Dans un discours devant les patrons allemands, le 23 novembre 1932, quelques semaines avant l’arrivée de Hitler au pouvoir, le juriste et philosophe nazi Carl Schmitt invoquait un « état d’urgence économique » pour en appeler à un « État fort » décidé à asphyxier « en son sein les forces subversives » et à broyer les revendications sociales pour servir une « économie saine ». L’histoire ne se répète pas ; ce sont les peuples qui l’écrivent. Elle nous apprend pourtant que la montée de l’extrême droite est bel et bien corrélée aux crises du système capitaliste. Celle que nous traversons (endurons) depuis le krach de 2008 a concouru à l’ascension des figures hideuses de Donald Trump aux États-Unis, de Jair Bolsonaro au Brésil, de Narendra Modi en Inde, de Javier Milei en Argentine.
En Europe, la stratégie du choc austéritaire a partout nourri l’extrême droite. Elle a permis d’asseoir des politiques ordolibérales propres à combler le patronat, la haute bourgeoisie, les marchés financiers gavés de profits faramineux. Tout en désagrégeant les libertés, les droits individuels et collectifs pour mieux prévenir et réprimer la contestation populaire de ces politiques de démolition sociale.
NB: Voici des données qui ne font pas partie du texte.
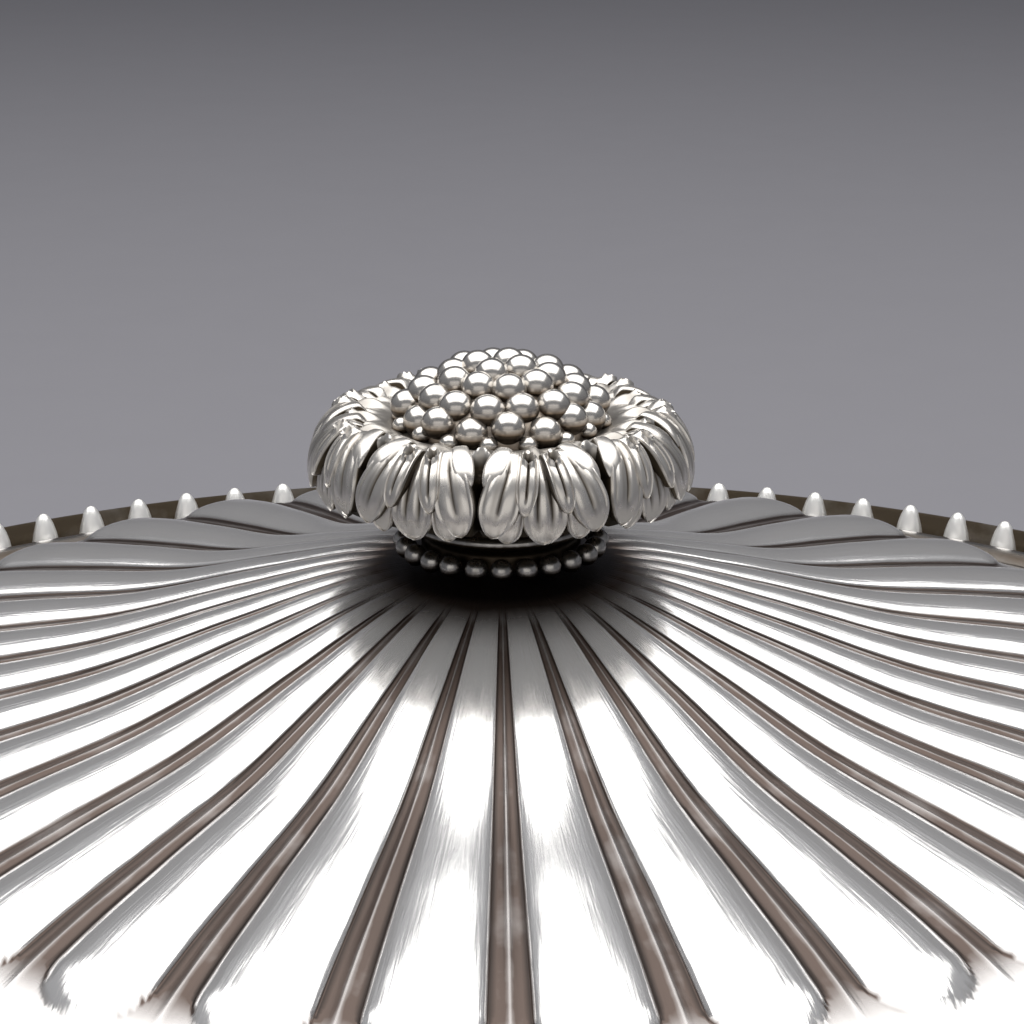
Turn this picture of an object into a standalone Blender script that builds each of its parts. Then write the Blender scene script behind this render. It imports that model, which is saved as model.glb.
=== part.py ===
"""Covered silver sugar bowl: lobed lid with a leaf and seed finial, two loop handles, a spool foot.

Metres, +Z up, origin in the middle of the face that the foot stands on.
"""

import math

import bmesh
import bpy
from mathutils import Matrix, Vector

# Driving dimensions
LEAF_RADIUS = 0.011  # outer radius of the finial's leaf collar; the lid is drawn in this unit
SEAT_Z = 0.088  # top of the bowl's wall, where the lid rests
LID_RISE = 0.0203  # from the seat to the middle of the lid
SHEET = 0.0011  # silver sheet of bowl, lid and foot
GAP = 0.0003  # between two pieces that touch
MOUTH_RADIUS = 0.0660  # outside of the bowl's wall at the seat
LID_LOBES = 32
LEAVES = 9
NECK_BEADS = 24
LOBE_START = 0.62 * LEAF_RADIUS
LOBE_END = 3.75 * LEAF_RADIUS
LOBE_RISE = 0.0005  # of a lobe's crest above the fillets beside it
LID_SHEET_RADIUS = 0.0642  # edge of the lid's sheet, inside the wire round it
STUD_RADIUS = 0.0015
WASHER_RADIUS = 0.0050
WASHER_DEPTH = 0.0009
HANDLE_ROD = 0.0031
LID_CENTRE_Z = SEAT_Z + LID_RISE

# Height of the lid below its middle against radius, both in leaf radii
LID_CURVE = (
    (0.0, 0.0),
    (0.7, 0.076),
    (1.4, 0.268),
    (2.1, 0.475),
    (2.8, 0.600),
    (3.4, 0.715),
    (3.9, 0.865),
    (4.7, 1.245),
    (5.9, 1.640),
)

# Outside of the bowl, radius and height, from the seat down to the middle of its floor
BOWL_CURVE = (
    (0.0660, 0.0880),
    (0.0660, 0.0825),
    (0.0656, 0.0770),
    (0.0666, 0.0700),
    (0.0676, 0.0620),
    (0.0656, 0.0530),
    (0.0596, 0.0430),
    (0.0490, 0.0345),
    (0.0340, 0.0288),
    (0.0180, 0.0262),
)
BOWL_FLOOR_Z = 0.0258


def silver(name, tone, roughness):
    """Principled material of one silver finish."""
    material = bpy.data.materials.new(name)
    material.use_nodes = True
    shader = material.node_tree.nodes["Principled BSDF"]
    shader.inputs["Base Color"].default_value = (tone[0], tone[1], tone[2], 1.0)
    shader.inputs["Metallic"].default_value = 1.0
    shader.inputs["Roughness"].default_value = roughness
    return material


def clear_scene():
    for obj in list(bpy.data.objects):
        bpy.data.objects.remove(obj, do_unlink=True)


def smooth_through(points, count):
    """Evenly stepped points on a smooth curve through the given (radius, height) points."""
    found = []
    spans = len(points) - 1
    for step in range(count):
        place = spans * step / (count - 1)
        index = min(int(place), spans - 1)
        t = place - index
        before = points[max(index - 1, 0)]
        start = points[index]
        end = points[index + 1]
        after = points[min(index + 2, spans)]
        point = []
        for axis in range(len(start)):
            a, b, c, d = before[axis], start[axis], end[axis], after[axis]
            cubic = (3 * b - a - 3 * c + d) * t ** 3 + (2 * a - 5 * b + 4 * c - d) * t ** 2 + (c - a) * t
            point.append(b + 0.5 * cubic)
        found.append(tuple(point))
    return found


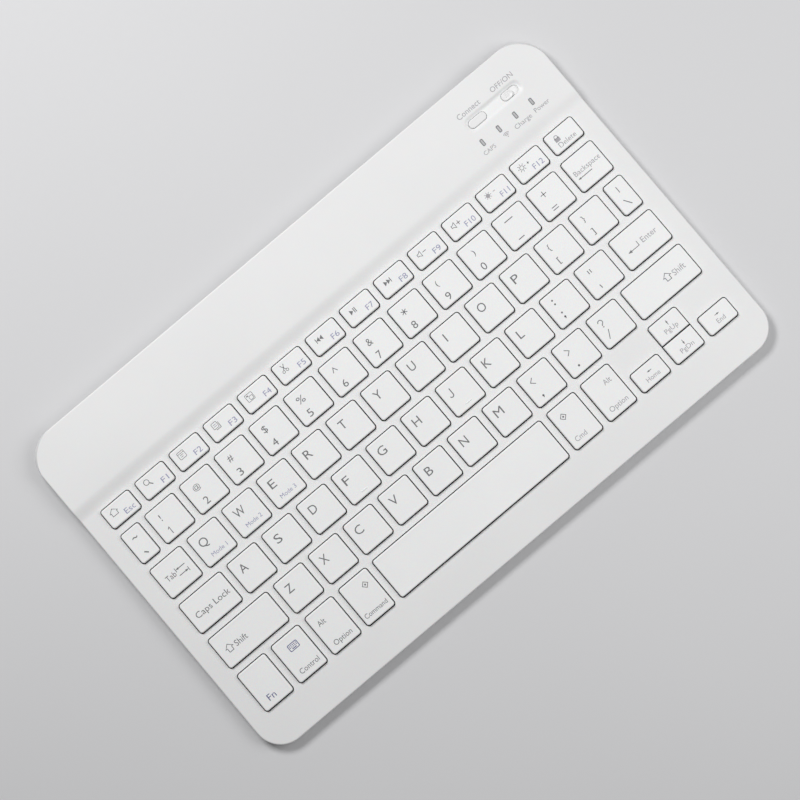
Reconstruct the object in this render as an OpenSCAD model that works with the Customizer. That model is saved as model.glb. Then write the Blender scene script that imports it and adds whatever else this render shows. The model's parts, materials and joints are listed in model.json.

Le visage de ce capitalisme autoritaire aujourd’hui en France, c’est Jordan Bardella. Tendons l’oreille : il fait sienne la petite musique de la « déraison budgétaire » qui ferait courir à la France « un risque de décrochage économique ». Il parle sans bafouiller la langue des agences de notation, du FMI, d’Ursula von der Leyen – celle-là même qui, en engageant dans cette séquence une procédure de déficits excessifs contre Paris, menace implicitement la France d’un scénario à la grecque en cas de victoire du Front populaire.
S’il entre à Matignon, demain, le président de l’ancien Front national se précipitera à Bruxelles pour entériner son allégeance à une Commission européenne prête à composer avec toutes les chapelles de l’extrême droite, comme elle le fait déjà avec Viktor Orban ou Giorgia Meloni. La démocratie n’a jamais été inscrite dans le code source du capitalisme. L’extrême droite et la guerre, quand il est menacé, sont ses ultimes remparts.